Namun, kebuntuan dengan China meningkat, dengan AS memberlakukan tarif tambahan sehingga total tarif atas barang-barang China mencapai 145%. Beijing membalas dengan tindakan serupa. Trump menyatakan bahwa ia bisa mencapai “90 kesepakatan dalam 90 hari,” namun hasilnya jauh dari ambisi tersebut.
Pada 7 Mei, Trump mengumumkan kesepakatan dengan apa yang ia sebut sebagai “negara yang dihormati,” yang kemudian mengungkap, Inggris menjadi negara pertama yang menandatangani kesepakatan dagang besar dengan AS."

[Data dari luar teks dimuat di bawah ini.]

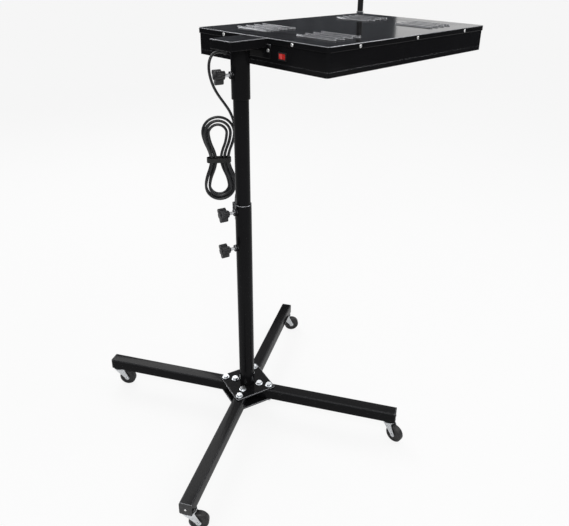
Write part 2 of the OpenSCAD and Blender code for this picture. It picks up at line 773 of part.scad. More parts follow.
hank_path = [for (p = hank_points) hank_middle + turned(p)];
hank_start = hank_path[0];
hank_end = hank_path[len(hank_path) - 1];
// Points that are a good way apart along the lead and close to each other
loop_gaps = [for (i = [1:hank_rings + 1], j = [i + 6:1:hank_rings + 1]) norm(hank_path[i] - hank_path[j])];
echo(least_gap_in_hank = min(loop_gaps) - cord_d);

feed_path = concat([for (p = feed_route) gland_mouth + p],
    [hank_start + [0, 0, 2 * cord_d], hank_start + [0, 0, cord_d], hank_start]);
tail_path = [hank_end, hank_end - [0, 0, cord_d], hank_end - [0, 0, tail_drop - cord_d],
    hank_end - [0, 0, tail_drop]];
function run_length(p) = [for (i = [1:len(p) - 1]) norm(p[i] - p[i - 1])] * [for (i = [1:len(p) - 1]) 1];
echo(lead_length = run_length(feed_path) + run_length(hank_path) + run_length(tail_path));

module feed_cord() { color("#1a1a1a") at_post() swept(feed_path, cord_d, 8); }
module hank() { color("#1a1a1a") at_post() swept(hank_path, cord_d, 6); }
module tail_cord() { color("#1a1a1a") at_post() swept(tail_path, cord_d, 8); }
module cord_gland() {
    color("#1a1a1a") at_post() translate([head_gap, gland_y, head_top - gland_drop]) rotate([0, -90, 0]) {
        translate([0, 0, -sheet_t]) cylinder(d = gland_d - slip, h = sheet_t + slip, $fn = round);
        cylinder(d = gland_flange_d, h = gland_flange_t, $fn = round);
        translate([0, 0, gland_flange_t])
            cylinder(d1 = gland_d, d2 = cord_d + 2, h = gland_l, $fn = round);
    }
}
// Flat strap round the hank's waist
module cord_tie() {
    wide = hank_r - hank_waist + cord_d / 2 + tie_slack;
    deep = hank_layer + cord_d / 2 + tie_slack;
    color("#111111") at_post() translate(hank_middle) rotate([0, 0, hank_turn])
        translate([0, 0, -tie_w / 2]) linear_extrude(tie_w) difference() {
            soft_square(2 * (wide + tie_t), 2 * (deep + tie_t), deep);
            soft_square(2 * wide, 2 * deep, deep - tie_t);
        }
}
plug_place = hank_end - [0, 0, tail_drop + relief_l];
module at_plug() { at_post() translate(plug_place) rotate([0, 0, hank_turn]) children(); }
module strain_relief() {
    color("#2a2a2c") at_plug() cylinder(d1 = cord_d * 2, d2 = cord_d + 2, h = relief_l, $fn = round);
}
module plug_body() {
    color("#2a2a2c") at_plug() rotate([180, 0, 0]) difference() {
        linear_extrude(plug_l) soft_square(plug_w, plug_t, plug_t / 3);
        for (s = [-1, 1]) translate([s * plug_w / 2, 0, plug_l / 3]) rotate([0, 45, 0])
            cube([plug_cut / 2, plug_t * 2, plug_cut / 2], center = true);
    }
}
module plug_pins() {
    color("#c9ccd0") at_plug() translate([0, 0, -plug_l]) rotate([180, 0, 0]) {
        for (s = [-1, 1]) translate([s * pin_space / 2 - pin_t / 2, -pin_w / 2 - earth_off / 2, 0])
            cube([pin_t, pin_w, pin_l]);
        translate([0, earth_off, 0]) cylinder(d = earth_d, h = pin_l + pin_t, $fn = round);
    }
}

lower_tube();
tube_bosses();
hub_plate_top();
hub_plate_bottom();
leg_a();
leg_b();
leg_c();
leg_d();
leg_caps();
cap_screws();
hub_bolts();
hub_nuts();
caster_stems();
fork_a();
fork_b();
fork_c();
fork_d();
axle_a();
axle_b();
axle_c();
axle_d();
wheel_a();
wheel_b();
wheel_c();
wheel_d();
inner_tube();
head_knob();
upper_knob();
lower_knob();
head_stud();
upper_stud();
lower_stud();
sleeve();
sleeve_boss();
mounting_arm();
arm_flange();
arm_screws();
housing();
lid();
lid_screws();
reflector();
insulation();
quartz_tubes();
heating_cores();
tube_holders();
guard_frame();
wire_guard();
switch_body();
switch_rocker();
cord_gland();
handle_collar();
handle_rod();
feed_cord();
hank();
cord_tie();
tail_cord();
strain_relief();
plug_body();
plug_pins();
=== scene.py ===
"""Looks of a screen printing flash dryer: gloss black heater head on a clamped post with a cross of legs."""
import json
import math

import bmesh
import bpy
from mathutils import Matrix, Vector


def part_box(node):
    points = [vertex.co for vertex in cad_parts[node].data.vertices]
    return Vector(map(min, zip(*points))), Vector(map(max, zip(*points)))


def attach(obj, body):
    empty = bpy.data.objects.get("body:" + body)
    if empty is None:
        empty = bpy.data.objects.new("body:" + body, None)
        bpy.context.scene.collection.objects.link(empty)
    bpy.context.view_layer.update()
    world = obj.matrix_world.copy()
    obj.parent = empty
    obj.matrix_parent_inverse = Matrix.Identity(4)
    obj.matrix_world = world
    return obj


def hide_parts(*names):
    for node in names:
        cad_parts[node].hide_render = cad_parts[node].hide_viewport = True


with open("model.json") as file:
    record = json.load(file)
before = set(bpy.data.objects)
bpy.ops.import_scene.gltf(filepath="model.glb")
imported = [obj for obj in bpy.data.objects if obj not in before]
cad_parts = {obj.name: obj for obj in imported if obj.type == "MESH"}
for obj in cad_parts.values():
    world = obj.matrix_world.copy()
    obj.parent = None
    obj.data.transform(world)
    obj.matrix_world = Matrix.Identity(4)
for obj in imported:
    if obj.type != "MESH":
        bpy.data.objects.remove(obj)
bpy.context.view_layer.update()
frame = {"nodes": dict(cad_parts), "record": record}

bl_info = {
    "name": "Screen printing flash dryer",
    "version": (1, 0, 0),
    "blender": (4, 5, 0),
    "location": "View3D > Sidebar > Flash dryer",
    "description": "Finishes, mains lead, clamp knobs and stage of a flash dryer",
    "category": "Object",
}

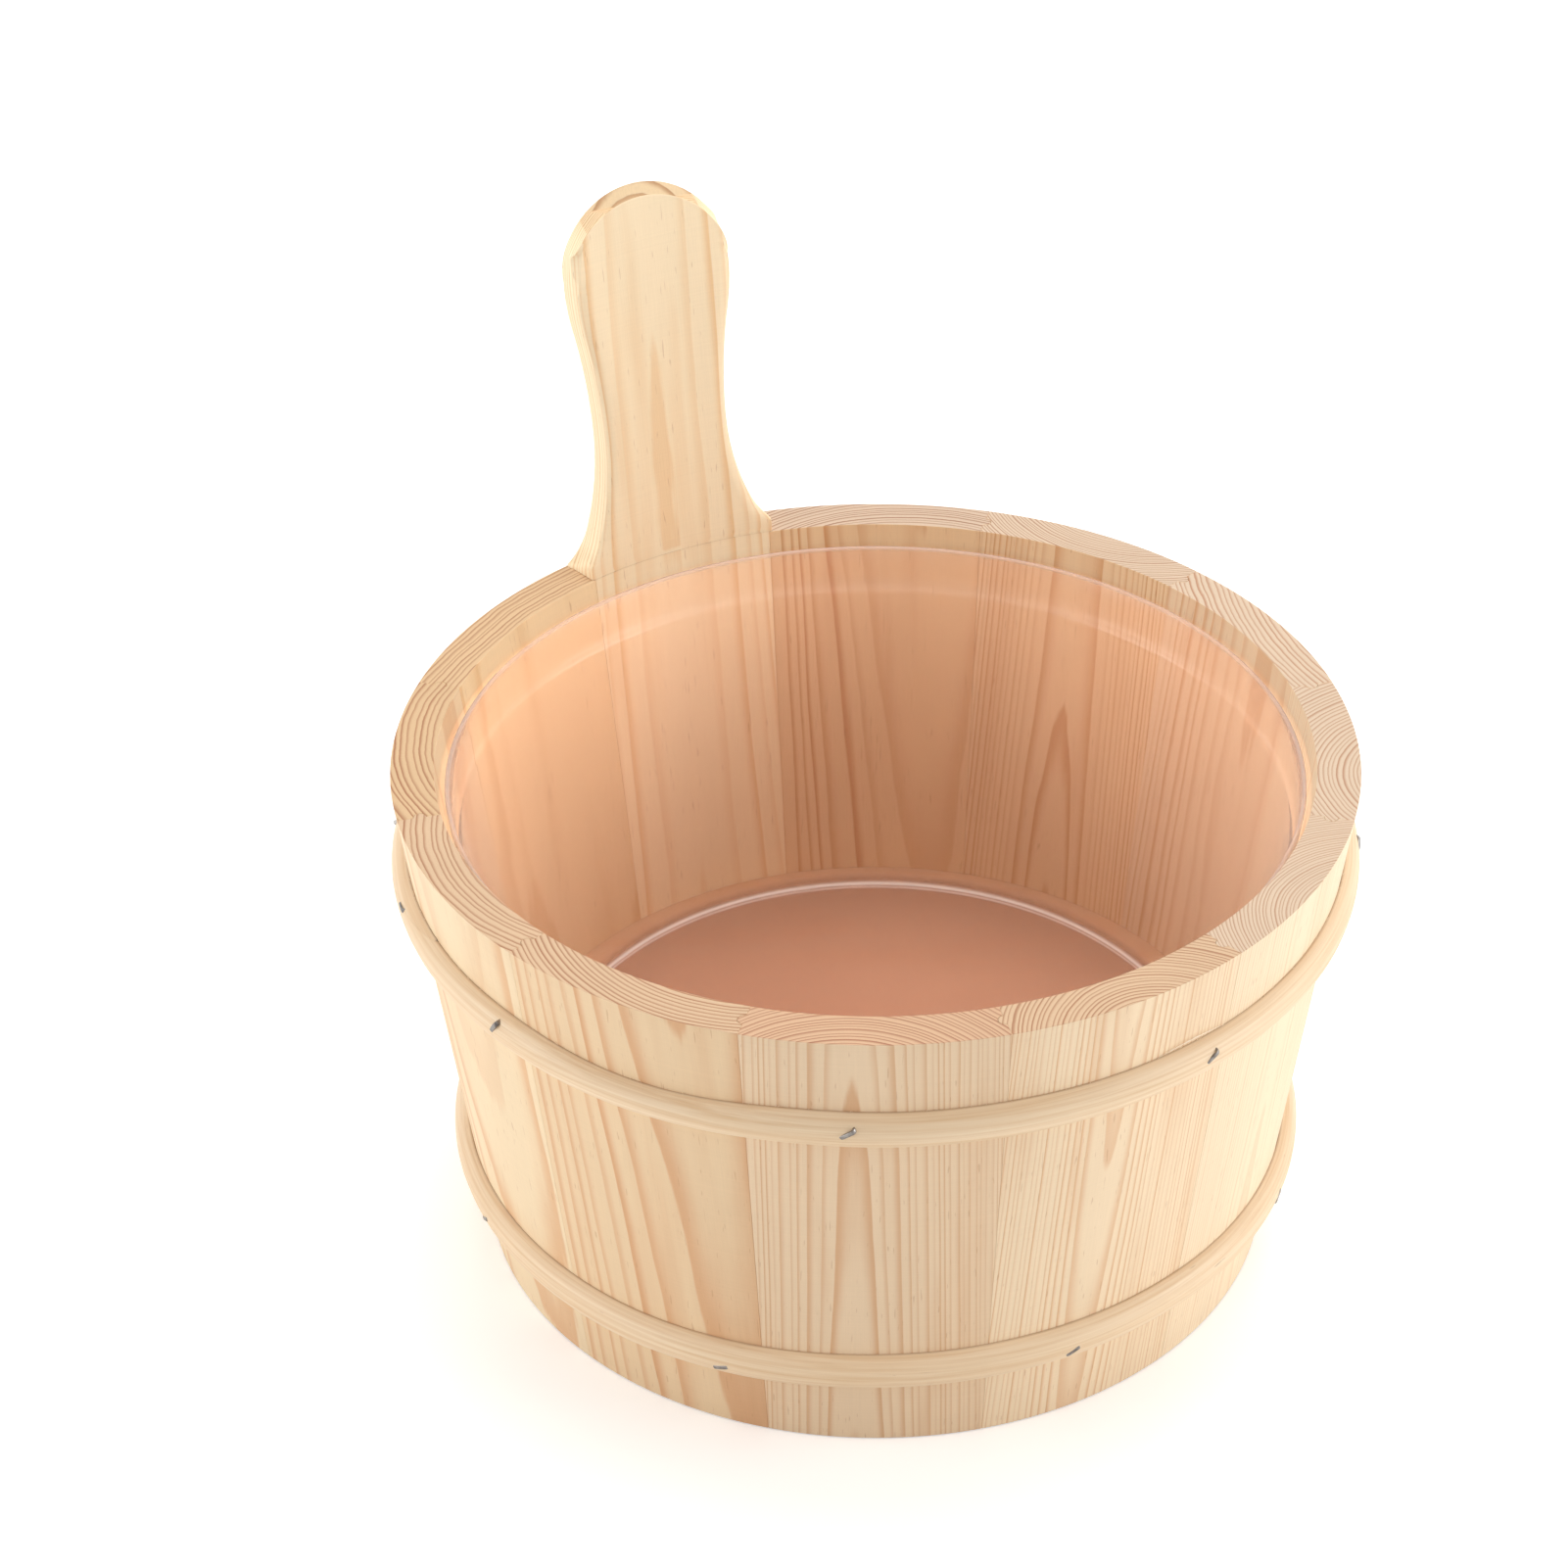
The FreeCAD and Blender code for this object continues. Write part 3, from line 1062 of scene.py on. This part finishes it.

Dalam kesepakatan tersebut, AS menurunkan tarif mobil Inggris menjadi 10% untuk maksimal 100.000 unit kendaraan. Kuota baja dan aluminium juga dimasukkan, tergantung pada persyaratan tertentu. Namun tarif dasar sebesar 10% tetap diberlakukan.
Sebagai imbalannya, Inggris setuju untuk membeli lebih banyak daging sapi dan etanol dari Amerika. Perang dagang antara AS dan China mereda setelah negosiasi di Jenewa pada Mei, seiring kedua negara sepakat sementara untuk menurunkan tarif timbal balik.
AS menurunkan tarif atas barang-barang China dari 145% menjadi 30% selama 90 hari, sementara China memangkas tarif dari 125% menjadi 10%. Perundingan lanjutan di London pada Juni menetapkan kerangka kerja untuk implementasi kesepakatan Jenewa tersebut.
Trump memberi sinyal, kesepakatan signifikan juga dapat tercapai dengan India pada akhir bulan lalu, dan pada saat yang sama, kesepakatan AS-China meredakan kekhawatiran resesi, memberi peningkatan minat investor untuk mengambil risiko di pasar.
Pada awal Juli, Trump mengumumkan kesepakatan ketiga dengan Vietnam. Berdasarkan kesepakatan itu, Vietnam setuju untuk mengenakan tarif 20% atas ekspornya, sementara produk-produk yang transit melalui Vietnam dari negara lain akan dikenai tarif sebesar 40%.Sebagai imbalannya, produk AS akan memasuki pasar Vietnam hampir tanpa bea masuk. Vietnam sebelumnya mendapat tarif timbal balik sebesar 46% yang diberlakukan sejak 2 April.